━━━━━ Dataset excerpt ━━━━━
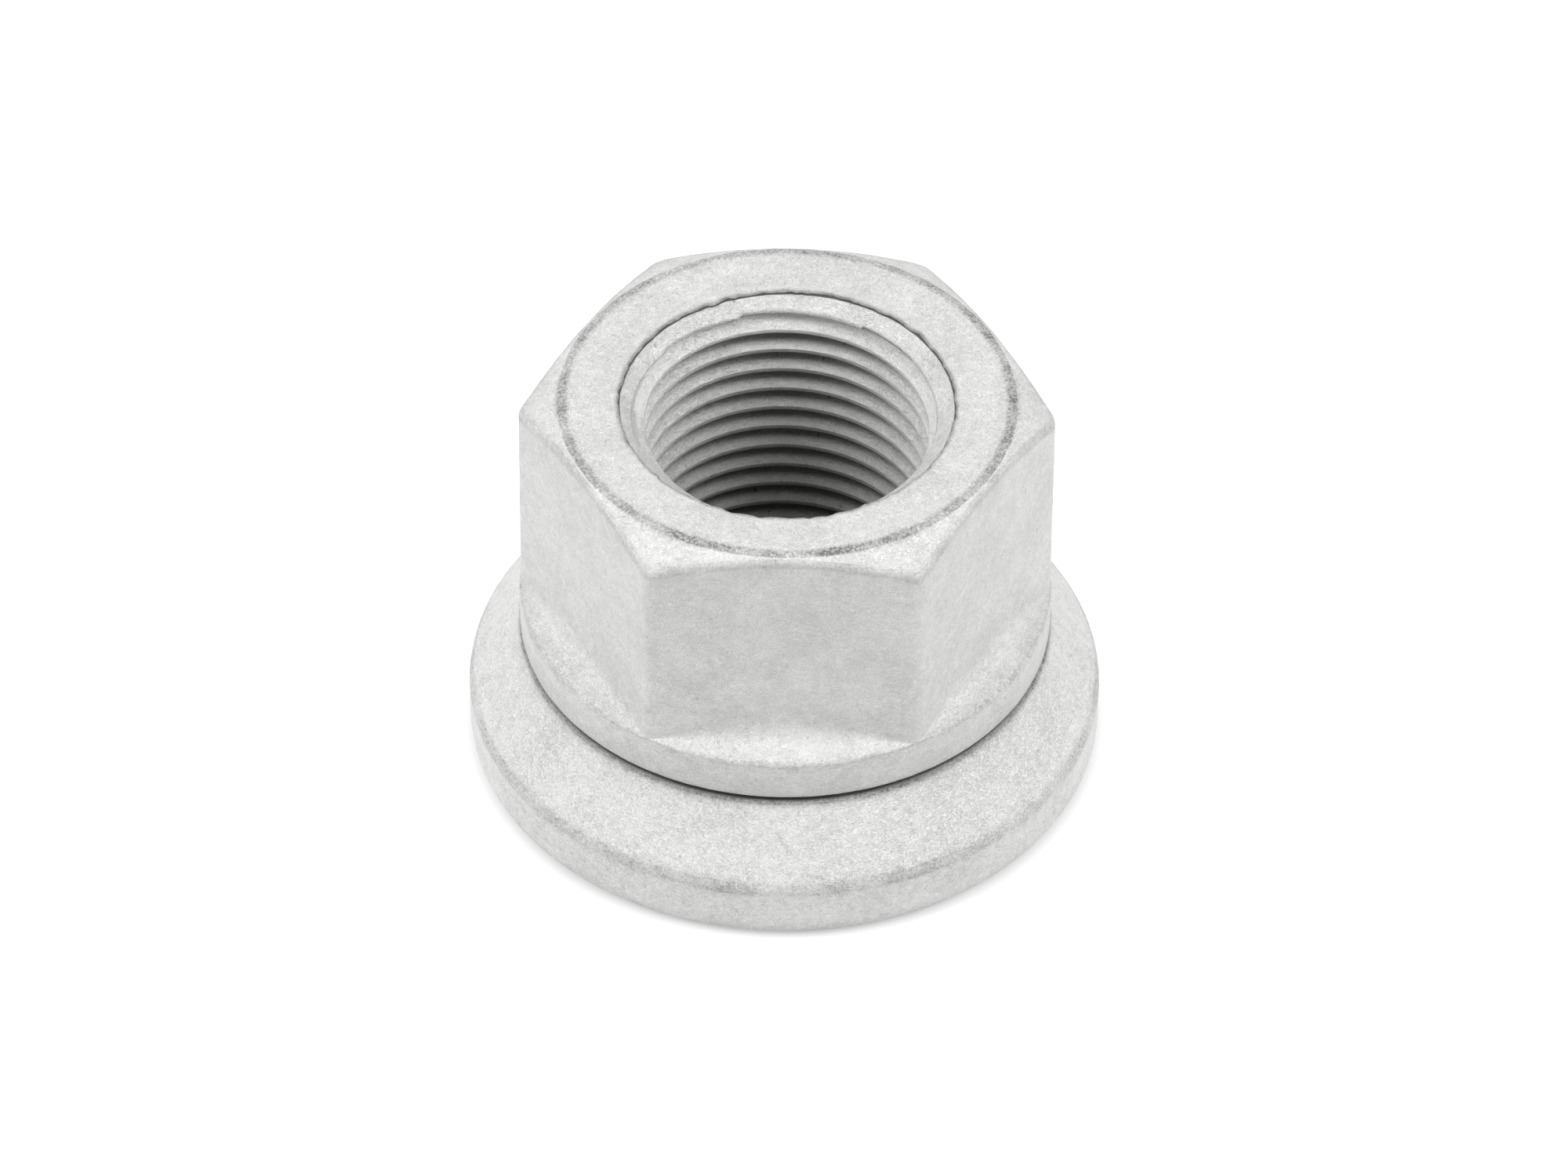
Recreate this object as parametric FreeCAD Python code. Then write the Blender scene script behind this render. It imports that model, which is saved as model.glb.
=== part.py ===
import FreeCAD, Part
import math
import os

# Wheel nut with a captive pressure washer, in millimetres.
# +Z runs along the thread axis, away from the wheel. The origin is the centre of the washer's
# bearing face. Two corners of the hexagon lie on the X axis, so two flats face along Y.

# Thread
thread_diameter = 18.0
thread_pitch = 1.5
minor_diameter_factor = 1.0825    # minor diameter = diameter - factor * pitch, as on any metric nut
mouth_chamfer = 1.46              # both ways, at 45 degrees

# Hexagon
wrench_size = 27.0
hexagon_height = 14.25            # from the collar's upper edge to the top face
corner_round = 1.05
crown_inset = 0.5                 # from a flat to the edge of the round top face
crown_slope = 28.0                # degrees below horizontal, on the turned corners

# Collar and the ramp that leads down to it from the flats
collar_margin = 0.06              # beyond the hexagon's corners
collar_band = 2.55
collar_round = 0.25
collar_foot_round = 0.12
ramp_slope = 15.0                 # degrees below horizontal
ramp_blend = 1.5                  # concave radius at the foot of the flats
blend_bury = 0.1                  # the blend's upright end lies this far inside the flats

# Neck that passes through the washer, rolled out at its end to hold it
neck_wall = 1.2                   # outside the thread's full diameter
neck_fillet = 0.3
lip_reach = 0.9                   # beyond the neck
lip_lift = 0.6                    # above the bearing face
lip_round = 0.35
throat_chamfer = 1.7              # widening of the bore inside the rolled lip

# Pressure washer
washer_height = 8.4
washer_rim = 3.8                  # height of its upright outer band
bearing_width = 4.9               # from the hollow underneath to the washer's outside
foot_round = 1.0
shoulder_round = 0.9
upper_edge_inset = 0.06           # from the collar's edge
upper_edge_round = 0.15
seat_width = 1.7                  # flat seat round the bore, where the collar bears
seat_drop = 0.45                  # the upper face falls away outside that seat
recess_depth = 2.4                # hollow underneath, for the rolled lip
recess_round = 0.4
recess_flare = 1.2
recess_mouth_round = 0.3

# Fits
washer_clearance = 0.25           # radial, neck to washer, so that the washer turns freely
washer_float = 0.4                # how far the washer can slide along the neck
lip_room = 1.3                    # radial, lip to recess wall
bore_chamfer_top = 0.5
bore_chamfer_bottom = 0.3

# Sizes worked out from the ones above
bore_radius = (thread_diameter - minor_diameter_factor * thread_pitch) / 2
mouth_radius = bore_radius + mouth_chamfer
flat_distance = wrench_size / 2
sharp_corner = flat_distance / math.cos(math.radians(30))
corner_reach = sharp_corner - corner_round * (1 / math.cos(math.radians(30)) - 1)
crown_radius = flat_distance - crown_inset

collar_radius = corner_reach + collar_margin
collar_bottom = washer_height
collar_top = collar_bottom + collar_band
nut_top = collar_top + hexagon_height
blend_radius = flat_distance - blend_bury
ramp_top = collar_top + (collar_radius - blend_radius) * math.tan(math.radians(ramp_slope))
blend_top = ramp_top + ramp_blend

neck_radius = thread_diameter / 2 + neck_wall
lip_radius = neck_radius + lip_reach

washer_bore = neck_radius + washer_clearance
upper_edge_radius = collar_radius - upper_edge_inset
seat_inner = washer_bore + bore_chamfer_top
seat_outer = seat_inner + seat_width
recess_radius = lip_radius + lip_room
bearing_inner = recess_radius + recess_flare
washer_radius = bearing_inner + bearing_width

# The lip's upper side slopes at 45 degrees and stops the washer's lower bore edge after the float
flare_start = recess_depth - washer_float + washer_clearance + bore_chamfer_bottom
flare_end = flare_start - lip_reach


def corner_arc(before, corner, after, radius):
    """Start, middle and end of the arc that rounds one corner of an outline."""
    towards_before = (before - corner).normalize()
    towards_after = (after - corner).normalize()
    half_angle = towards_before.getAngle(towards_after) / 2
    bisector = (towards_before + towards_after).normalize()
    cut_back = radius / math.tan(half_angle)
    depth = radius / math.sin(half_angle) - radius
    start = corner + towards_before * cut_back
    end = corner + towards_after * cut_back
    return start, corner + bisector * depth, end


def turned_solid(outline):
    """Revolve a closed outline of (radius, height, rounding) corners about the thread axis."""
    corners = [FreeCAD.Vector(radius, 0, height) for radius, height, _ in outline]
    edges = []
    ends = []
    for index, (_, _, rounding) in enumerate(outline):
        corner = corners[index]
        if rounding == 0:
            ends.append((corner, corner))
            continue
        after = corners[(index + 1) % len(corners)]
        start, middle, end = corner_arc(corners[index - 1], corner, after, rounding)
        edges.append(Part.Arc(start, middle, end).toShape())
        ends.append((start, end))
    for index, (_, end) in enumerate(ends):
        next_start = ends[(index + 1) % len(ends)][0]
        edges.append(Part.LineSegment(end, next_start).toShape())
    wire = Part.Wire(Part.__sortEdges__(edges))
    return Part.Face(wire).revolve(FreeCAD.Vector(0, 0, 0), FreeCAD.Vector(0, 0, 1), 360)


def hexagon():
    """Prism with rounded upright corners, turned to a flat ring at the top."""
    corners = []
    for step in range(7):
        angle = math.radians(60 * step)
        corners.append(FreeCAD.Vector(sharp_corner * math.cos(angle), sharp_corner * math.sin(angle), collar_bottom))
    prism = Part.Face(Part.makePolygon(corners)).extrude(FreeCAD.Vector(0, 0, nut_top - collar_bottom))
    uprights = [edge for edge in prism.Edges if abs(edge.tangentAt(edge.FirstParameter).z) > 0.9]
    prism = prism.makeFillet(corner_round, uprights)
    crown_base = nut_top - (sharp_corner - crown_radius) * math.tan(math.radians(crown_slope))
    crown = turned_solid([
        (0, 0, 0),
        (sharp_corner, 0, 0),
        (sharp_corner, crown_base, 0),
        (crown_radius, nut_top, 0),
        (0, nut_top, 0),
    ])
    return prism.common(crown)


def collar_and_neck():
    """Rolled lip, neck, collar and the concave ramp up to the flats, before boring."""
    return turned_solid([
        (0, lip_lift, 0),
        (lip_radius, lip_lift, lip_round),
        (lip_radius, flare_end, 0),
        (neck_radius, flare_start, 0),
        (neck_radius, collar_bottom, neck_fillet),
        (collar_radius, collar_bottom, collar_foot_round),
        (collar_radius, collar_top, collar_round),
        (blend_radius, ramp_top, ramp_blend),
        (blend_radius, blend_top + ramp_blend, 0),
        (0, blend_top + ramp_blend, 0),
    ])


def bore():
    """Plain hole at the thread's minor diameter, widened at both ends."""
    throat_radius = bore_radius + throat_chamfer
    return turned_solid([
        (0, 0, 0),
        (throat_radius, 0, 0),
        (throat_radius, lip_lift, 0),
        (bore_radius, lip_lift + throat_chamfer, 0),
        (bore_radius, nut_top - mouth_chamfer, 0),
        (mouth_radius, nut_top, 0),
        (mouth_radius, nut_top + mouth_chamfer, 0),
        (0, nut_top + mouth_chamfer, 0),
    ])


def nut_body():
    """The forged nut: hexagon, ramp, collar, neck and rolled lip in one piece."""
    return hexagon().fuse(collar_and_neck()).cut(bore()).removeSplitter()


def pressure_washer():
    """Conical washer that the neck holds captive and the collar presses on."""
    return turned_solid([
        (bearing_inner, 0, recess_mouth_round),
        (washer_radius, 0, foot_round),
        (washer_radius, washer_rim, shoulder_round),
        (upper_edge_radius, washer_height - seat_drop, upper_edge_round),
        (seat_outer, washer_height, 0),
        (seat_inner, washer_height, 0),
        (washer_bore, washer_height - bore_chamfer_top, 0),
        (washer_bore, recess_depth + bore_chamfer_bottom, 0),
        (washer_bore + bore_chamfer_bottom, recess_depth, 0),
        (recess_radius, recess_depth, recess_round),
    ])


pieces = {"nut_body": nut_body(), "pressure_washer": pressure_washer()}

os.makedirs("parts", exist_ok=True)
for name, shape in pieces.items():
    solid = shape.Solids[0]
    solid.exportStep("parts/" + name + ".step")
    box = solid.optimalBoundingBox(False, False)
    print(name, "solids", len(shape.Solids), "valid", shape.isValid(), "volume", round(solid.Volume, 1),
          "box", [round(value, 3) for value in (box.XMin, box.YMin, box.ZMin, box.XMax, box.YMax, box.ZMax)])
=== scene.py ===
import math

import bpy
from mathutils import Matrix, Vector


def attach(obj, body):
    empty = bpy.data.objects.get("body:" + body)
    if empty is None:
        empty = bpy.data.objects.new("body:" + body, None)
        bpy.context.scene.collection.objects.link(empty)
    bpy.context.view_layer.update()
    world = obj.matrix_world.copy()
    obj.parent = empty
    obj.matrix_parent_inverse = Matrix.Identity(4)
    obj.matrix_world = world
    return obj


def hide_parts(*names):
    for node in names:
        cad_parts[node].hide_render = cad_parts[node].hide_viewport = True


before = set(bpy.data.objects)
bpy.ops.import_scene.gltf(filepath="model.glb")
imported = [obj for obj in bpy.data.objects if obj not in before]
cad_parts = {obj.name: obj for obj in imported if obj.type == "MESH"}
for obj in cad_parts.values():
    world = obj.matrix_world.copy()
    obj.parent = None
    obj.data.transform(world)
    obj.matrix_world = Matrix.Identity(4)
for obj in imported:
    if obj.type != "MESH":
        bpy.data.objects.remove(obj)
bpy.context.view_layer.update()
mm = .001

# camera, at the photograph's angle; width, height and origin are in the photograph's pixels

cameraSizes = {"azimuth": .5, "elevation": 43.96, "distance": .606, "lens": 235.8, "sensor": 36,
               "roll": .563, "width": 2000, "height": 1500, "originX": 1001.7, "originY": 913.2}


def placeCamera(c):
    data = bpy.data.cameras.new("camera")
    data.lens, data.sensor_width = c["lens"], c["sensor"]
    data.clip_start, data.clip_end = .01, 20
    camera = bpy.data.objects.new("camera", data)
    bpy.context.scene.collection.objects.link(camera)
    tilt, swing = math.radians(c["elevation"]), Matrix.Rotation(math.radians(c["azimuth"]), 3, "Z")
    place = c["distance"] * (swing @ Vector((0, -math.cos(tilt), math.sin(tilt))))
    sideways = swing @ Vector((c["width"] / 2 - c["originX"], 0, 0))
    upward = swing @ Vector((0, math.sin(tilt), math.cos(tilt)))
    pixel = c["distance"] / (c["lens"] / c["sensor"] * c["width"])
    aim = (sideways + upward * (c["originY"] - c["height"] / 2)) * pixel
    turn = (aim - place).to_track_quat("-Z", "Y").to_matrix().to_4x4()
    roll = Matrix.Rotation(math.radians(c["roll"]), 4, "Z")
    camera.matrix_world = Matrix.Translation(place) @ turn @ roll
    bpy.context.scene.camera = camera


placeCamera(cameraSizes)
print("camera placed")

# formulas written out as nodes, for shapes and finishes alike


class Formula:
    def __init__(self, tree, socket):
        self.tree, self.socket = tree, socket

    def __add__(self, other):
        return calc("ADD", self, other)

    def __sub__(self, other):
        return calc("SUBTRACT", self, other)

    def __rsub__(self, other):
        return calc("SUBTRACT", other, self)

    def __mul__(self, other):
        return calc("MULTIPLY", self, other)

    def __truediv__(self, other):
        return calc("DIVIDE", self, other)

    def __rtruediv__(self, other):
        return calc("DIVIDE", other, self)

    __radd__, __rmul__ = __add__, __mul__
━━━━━
Exercise task: From the first line of the data above to the line holding "crown_slope = 28.0", reproduce each line exactly; emit no other lines.

Solution to the exercise:
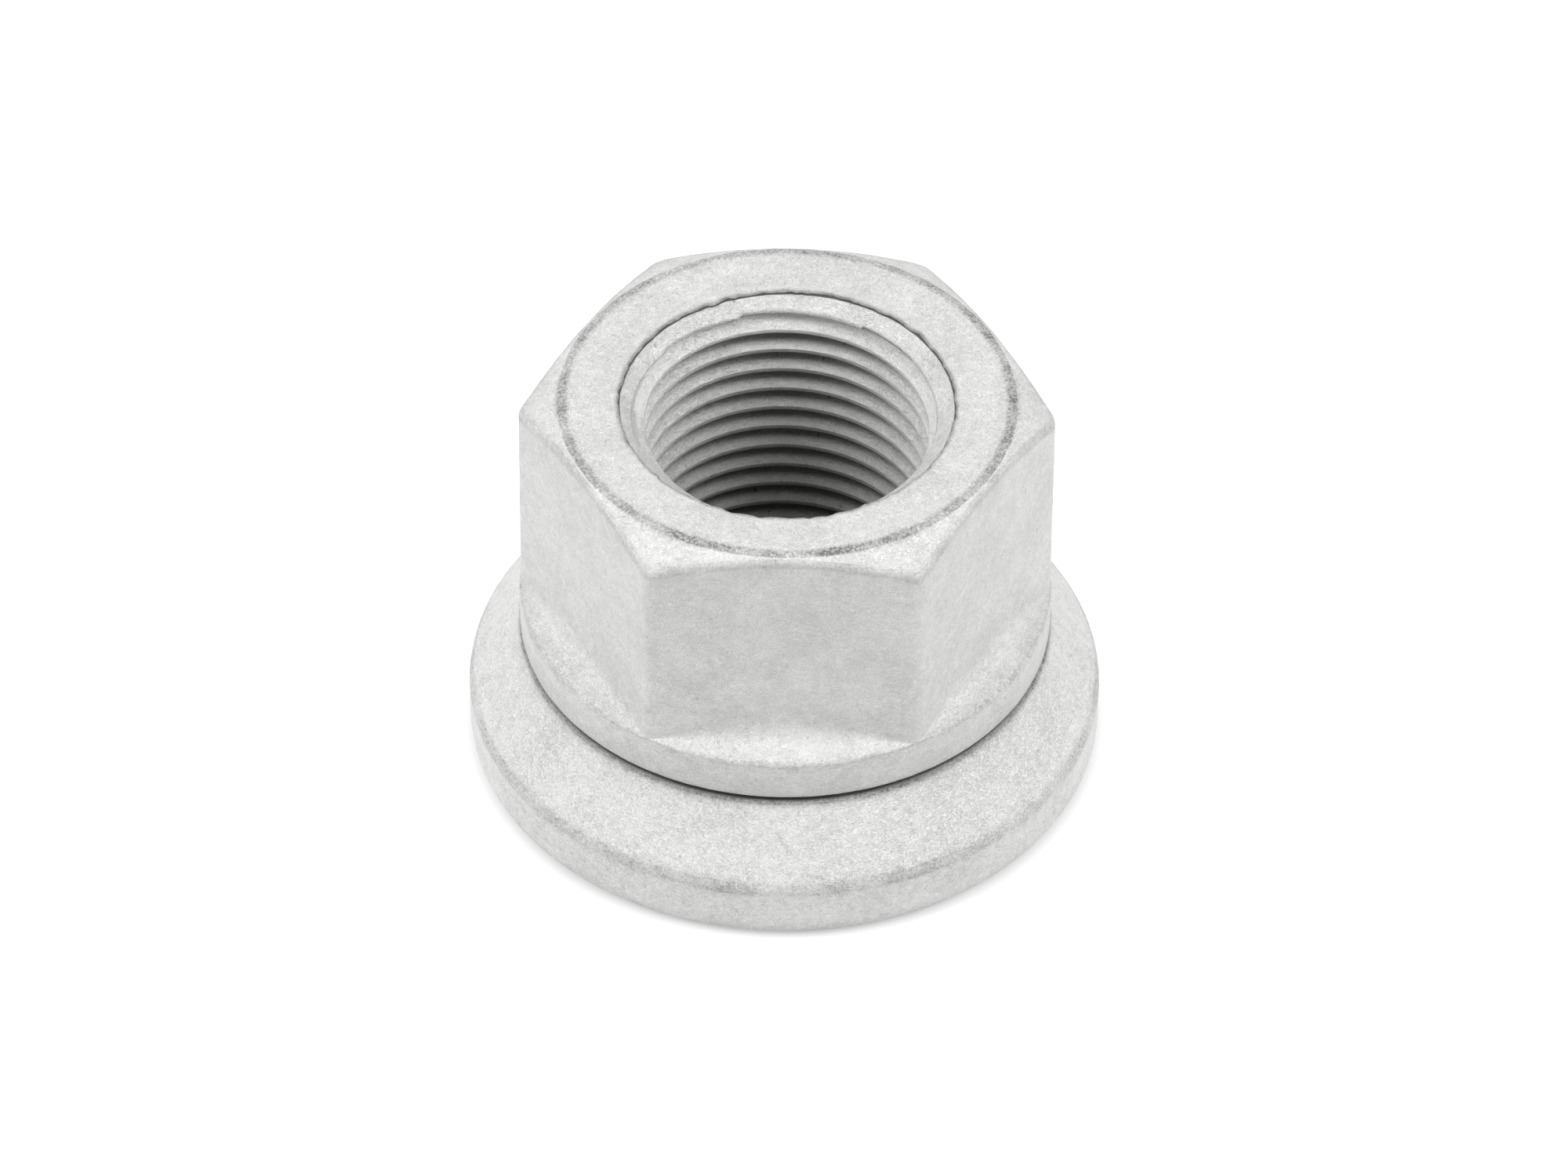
Recreate this object as parametric FreeCAD Python code. Then write the Blender scene script behind this render. It imports that model, which is saved as model.glb.
=== part.py ===
import FreeCAD, Part
import math
import os

# Wheel nut with a captive pressure washer, in millimetres.
# +Z runs along the thread axis, away from the wheel. The origin is the centre of the washer's
# bearing face. Two corners of the hexagon lie on the X axis, so two flats face along Y.

# Thread
thread_diameter = 18.0
thread_pitch = 1.5
minor_diameter_factor = 1.0825    # minor diameter = diameter - factor * pitch, as on any metric nut
mouth_chamfer = 1.46              # both ways, at 45 degrees

# Hexagon
wrench_size = 27.0
hexagon_height = 14.25            # from the collar's upper edge to the top face
corner_round = 1.05
crown_inset = 0.5                 # from a flat to the edge of the round top face
crown_slope = 28.0                # degrees below horizontal, on the turned corners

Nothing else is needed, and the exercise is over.